I have had my 595 for a couple of months now and absolutely love it. 1000 miles down and no second thoughts at all. My two big Sportive events take place in the next few weeks and I am really looking forward to riding the Look on them.

I do, however, have one question and it concerns the rear brake cable;

My LBS set the rear brake up with a full length of outer cable from the lever, through the top tube and into the caliper. Can the center section of this outer be removed, with metal ferrules used where the outer enters / exits the top tube? No problem if it can't but it occured to me that I can remove about a foot of outer cable if possible....

Thanks

Rich


----------



## hairscrambled (Nov 18, 2004)

Rich.H said:


> I have had my 595 for a couple of months now and absolutely love it. 1000 miles down and no second thoughts at all. My two big Sportive events take place in the next few weeks and I am really looking forward to riding the Look on them.
> 
> I do, however, have one question and it concerns the rear brake cable;
> 
> ...


If the housing is designed to go through the top tube I'd leave it as is. The 585 has cable stops for the rear brake the 595 does not.


----------



## steven ward (Feb 26, 2007)

After some head scratching i came to the conclusion metal ferrules will most certainly damage or mark your frame....stick to the whole lenth of outer cable running through your top tube like i have. Enjoy the ride.


----------



## Rich.H (Feb 5, 2007)

Thanks for the advice. I have left it as it was built up by my LBS.

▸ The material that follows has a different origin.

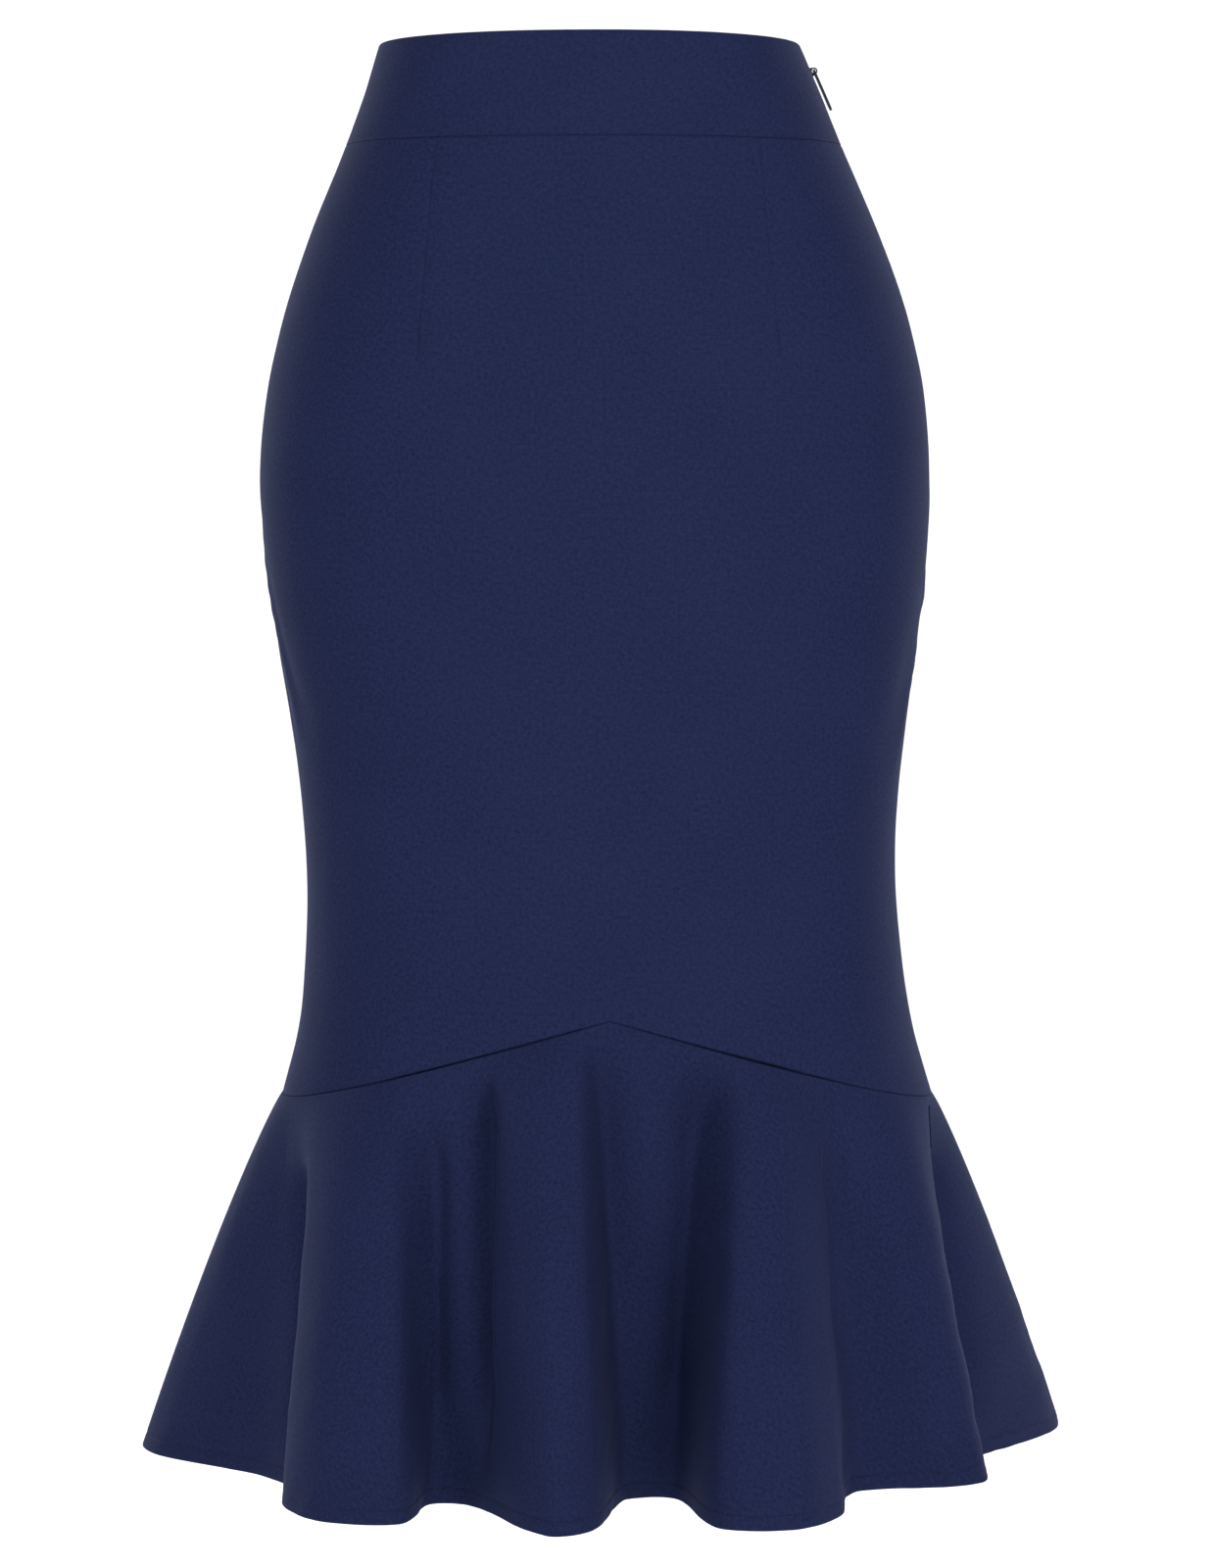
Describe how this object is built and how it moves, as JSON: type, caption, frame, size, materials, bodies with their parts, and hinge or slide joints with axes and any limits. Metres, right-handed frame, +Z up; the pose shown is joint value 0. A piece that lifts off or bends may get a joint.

"Enjoy the ride".....I do indeed:thumbsup: 

I took part in one of my major goals this past weekend, a 120 mile cyclosportive (in Wales, UK) with plenty of climbing (9000 feet) and high speed descents, as well as fast flat sections riding in a bunch. I really can't believe how any other bike could have done the job any better. Not a single ache or pain after nearly 7 hours riding - superb.

This coming weekend I have my second goal of the year, another 120 mile sportive - this time along the route of Stage 1 of the Tour De France, from London to Canterbury.

Can't wait

Cheers

Rich


----------